(Hello. Please don't panic. I'm trying out travelfeed!)

My parents are celebrating their fiftieth year of marriage. As a surprise gift, my brothers and I took them to Lago Maggiore (Lake Major) for a short holiday. My mother lived there for a part of her childhood, now in her old age, she's busted her hips and can only walk with our assistance. This trip was about revisiting her old familiar haunts, proving to her she can still enjoy her final years.


The COVID-19 situation in Italy


It appears largely under control, for now. Experts agree that the worst of the first wave is in the past, and a resurgence--if it comes to pass at all--isn't expected earlier than Autumn. We have 15 thousand active cases in quarantine, of which less than 1 thousand show symptoms and are therefore hospitalized. New cases are down to one hundred per day, mostly in the Lombardy region, mostly asymptomatic; these numbers have been improving daily. As a rule, the newly infected are tested and isolated before the virus has time to spread beyond their closest contacts.

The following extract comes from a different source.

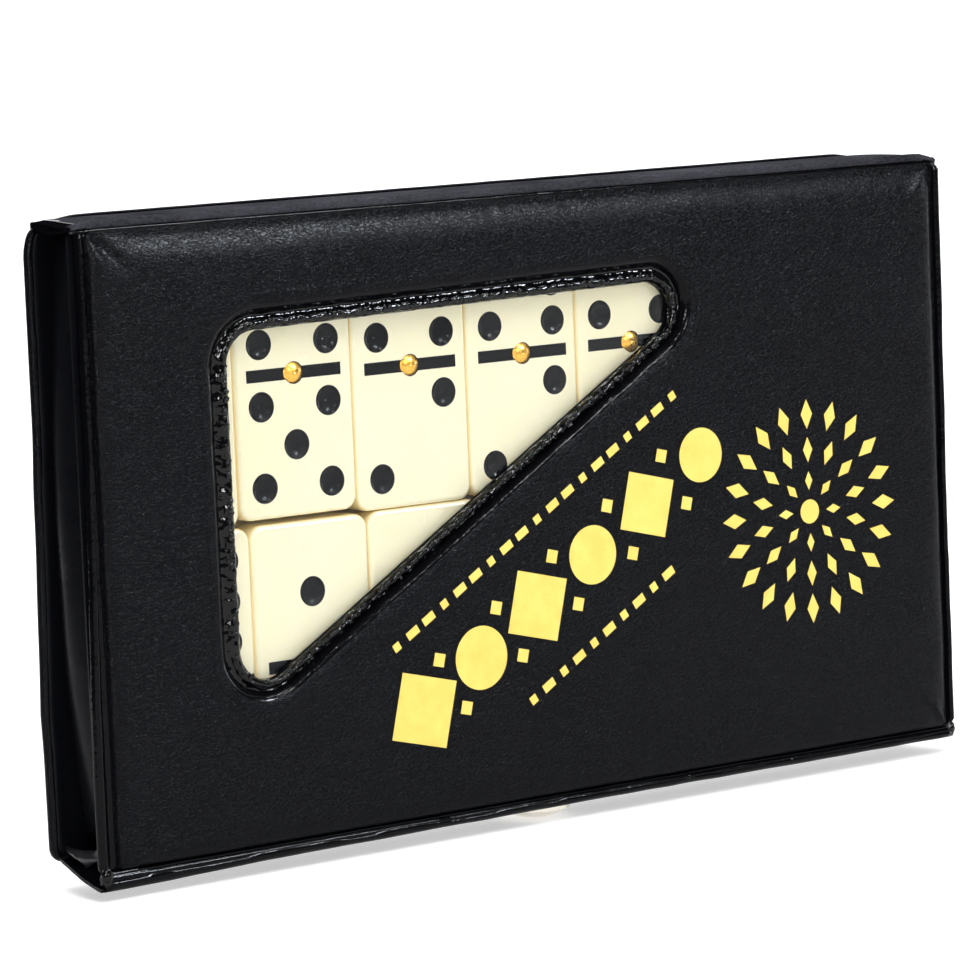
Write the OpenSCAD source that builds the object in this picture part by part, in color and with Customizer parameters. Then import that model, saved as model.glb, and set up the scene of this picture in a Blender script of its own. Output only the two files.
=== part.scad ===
// Domino storage box: vinyl covered case with a hinged spine, a cover with a
// clear window, a snap-down closing flap, and a double-six set in two layers.
// Everything is drawn lying on its back (x right, y up the cover, z out of the
// cover) and stood up by stand(). Millimetres.

/* [Tiles] */
// Length of one tile
tile_l = 48; // [40:0.5:56]
// Width of one tile
tile_w = 23.9; // [20:0.1:28]
// Thickness of one tile
tile_t = 6; // [5:0.1:9]
// Corner radius of a tile seen from the front
tile_r = 2.5; // [1.5:0.1:4]
// Rounding of a tile's edges
tile_edge = 0.9; // [0.4:0.1:1.2]
// Diameter of one pip
pip_d = 5.1; // [3:0.1:6]
// Depth of one pip
pip_depth = 0.8; // [0.4:0.05:1.2]
// Sideways distance of the pips from the middle
pip_dx = 6.8; // [5:0.1:8]
// Width of the divider groove
bar_w = 2.1; // [1:0.1:3]
// Depth of the divider groove
bar_depth = 0.35; // [0.2:0.05:0.8]
// Diameter of a spinner head
spin_d = 3.7; // [3:0.1:5]
// Height of a spinner head above the tile
spin_up = 0.35; // [0.2:0.05:0.6]

/* [Tray] */
// Free play across the seven columns
play_x = 2; // [1.9:0.1:4]
// Free play along the two rows
play_y = 1.2; // [1.2:0.1:3]
// Thickness of a tray wall with its covering
wall_t = 2.1; // [1.5:0.1:2.5]
// How far the covers stand out past the tray ends
overhang = 6.35; // [5:0.05:10]

/* [Covers] */
// Thickness of the back cover
back_t = 1.9; // [1.7:0.1:2.6]
// Thickness of the front cover with its padding
cover_t = 3.3; // [3.1:0.1:4.5]
// Thickness of the spine
spine_t = 1.9; // [1.5:0.1:2.3]
// Thickness of the closing flap
flap_t = 1.6; // [1.5:0.1:2]
// Thickness of the outer vinyl
skin_t = 0.5; // [0.4:0.05:0.6]
// Bead diameter of the welded rims on the front cover
rim_d = 2; // [1.6:0.1:2.4]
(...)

The national borders are going to be selectively reopened in a few days. It's not a bad time to visit the country: tourist spots are way less crowded than usual, and you can reasonably expect discounts on lodging. You should be aware of the restrictions still in place, which are:

  • face masks are mandatory indoors, and also outdoors wherever you can't maintain a safe distance from other people. Bring your own.
  • shops and facilities provide free hand sanitizer and check your temperature as you enter, refusing entry if you're feverish.
  • resorts and transportation are open but operate at a reduced capacity to guarantee social distancing between customers.
  • if you get sick, you're supposed to return to your house or hotel, phone a doctor, and follow instructions. Health care is free.

Lago Maggiore (Lake Major)


It's the longest and deepest lake in Italy. Separating the regions of Piemont and Lombardy, nestled between the Alps and reaching into Switzerland. Its climate resembles the tropics--lots of sun, humidity, and rainfall. Quaint villages and well-tended small towns clutter the shores. Winding, steep, and very narrow roads climb the surrounding hills. Drive with care. Expect lush foliage and flower fields everywhere you visit.

A big inconvenience is the lack of adequate parking space. Most visitors come in their own car or rent a vehicle, and slots close to popular attractions are quickly filled up. You should plan accordingly, starting early in the morning.

A popular and convenient means of transportation is the line of water buses. You can board a passing battello in any of the coastal villages and it will leisurely take you around the lake, stopping at every town and island. Check the timetable in advance and get to the wharf at least half an hour early, tickets can't be booked and are frequently sold out.

This is the view from the apartment we rented, you can see the Swiss shoreline on the other side of the lake.

Let me point you to a couple of places you should not miss if you happen to visit the lake.


Villa Taranto


This is a famous botanical park with some historical significance. The complex dates from the late 1800s with several renovations being applied during the following century. The visit takes a few hours, or half a day if you take it slow and stay for lunch. Two paths lead to stairs but most of the circuit is wheelchair-friendly.

Views are pretty amazing if you like this sort of stroll:


Isole Borromee (Borromean Islands)


The islands are three: the Isola Madre (Mother Island), the Isola dei Pescatori (Fishermen's Island), the Isola Bella (Isabella Island). You will need a full day to visit all three.

In the Isola Madre you find a large botanical park, and a historical palace housing a collection of oil paintings.

The Isola dei Pescatori harbors a village with shops and restaurants.

The Isola Bella has a majestic palace with gardens rising right up from the water. It was a summer residence for the Borromeo noble family, built starting in 1632 and completed in 1671. If you're in a hurry and have to choose a single island, aim for this one; you can explore it in half a day and you won't regret it.

Inside the palace:

The gardens outside:

The Borromean Islands are a very nice locale in a country where nice locales come a dime a dozen, and world-class attractions are aplenty. If it's your first time in Italy, please get yourself to Rome or Venice or atop the Dolomites. On the other hand, if you're a frequent visitor; and if you enjoy holidays involving relaxation, sightseeing, and comfort: then a few days spent around the lake are bound to be memorable.